Bandarlampung, Lampungnews.com – Dibatalkannya APBD 2017 Pemerintah Kota (Pemkot) Bandarlampung oleh Pemerintah Provinsi (Pemprov) Lampung lantaran penyusunan APBD dinilai terlalu tinggi.
Klarifikasi mengenai pembatalan APBD 2017 Pemkot Bandarlampung itu disampaikan Asisten Bidang Administrasi Umum Pemrov Lampung Lampung Hamartoni Alhadist dalam diskusi publik yang ditaja Lembaga Studi Advokasi dan Kebijakan (LSAKA) di Kafe Dawiells, Selasa (7/2/2017).
Dalam diskusi bertema “Ada Apa dengan APBD Kota Bandarlampung” tersebut, Hamartoni menyebutkan, pemprov melihat saat evaluasi penyusunan APBD Pemkot Bandarlampung itu dianggap terlalu tinggi.
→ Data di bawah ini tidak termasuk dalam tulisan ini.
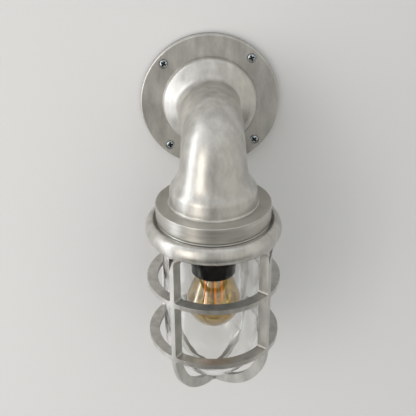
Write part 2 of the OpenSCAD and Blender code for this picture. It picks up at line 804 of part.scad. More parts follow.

“Berdasarkan UU Gubernur memiliki Tugas melakukan evaluasi anggaran dan wewenangnya melakukan pembatalan APBD. Pada dasarnya pemrov memiliki evaluasi bersama biro Keuangan biro hukum, dispenda dan diambil kesimpulan untuk raperda kota bandarlampung bertentangan dengan RPJMD,” jelas Hamartoni.
Hamartoni juga membantah pembatalan itu terkait masalah pribadi ataupun politik seperti ramai wacana berkembang di masyarakat.
Menurutnya, pembatalan sebagian APBD tersebut mengacu pada UU No. 23 tahun 2014, dimana terdapat istilah pembatalaan sebagian ataupun pembatalan sepenuhnya. Sehingga, sebagian dari APBD Pemkot Bandarlampung dibatalkan karena melarang adanya penganggaran pada kegiatan-kegiatan tertentu dengan mengacu pada PP 58 pasal 17.
Di sisi lain, Ketua Komisi IV DPRD Bandarlampung, Handrie Kurniawan mengatakan, proses tahapan penyusunan APBD memiliki waktu yang panjang mulai dari KUPPAS, RPJMD bersama Badan Anggaran DPRD Bandarlampung hingga di Paripurnakan pada 4 November 2016 lalu.
“Setelah itu kami serahkan kepada pemrov untuk tahapan evaluasi tanggal 7 November dan diterima tanggal 9 November,” katanya.
Hendrie menjelaskan, berdasarkan UU No.23 tahun 2014, setelah pemkot memberikan jabaran ke pemrov, maka pemrov memiliki waktu maksimal 15 hari kerja untuk mengevaluasi hasil APBD itu. “Namun baru pada tanggal 22 November 2016 pemrov memanggil untuk duduk bersama TAPD,” katanya.
Handrie menambahkan, karena pemkot tidak menerima hasil evaluasi hingga batas 15 hari kerja itu, seharusnya pemkot bisa langsung menetapkan APBD itu menjadi perda. Handrie menyebutkan, hal itu sudah sesuai dengan undang-undang.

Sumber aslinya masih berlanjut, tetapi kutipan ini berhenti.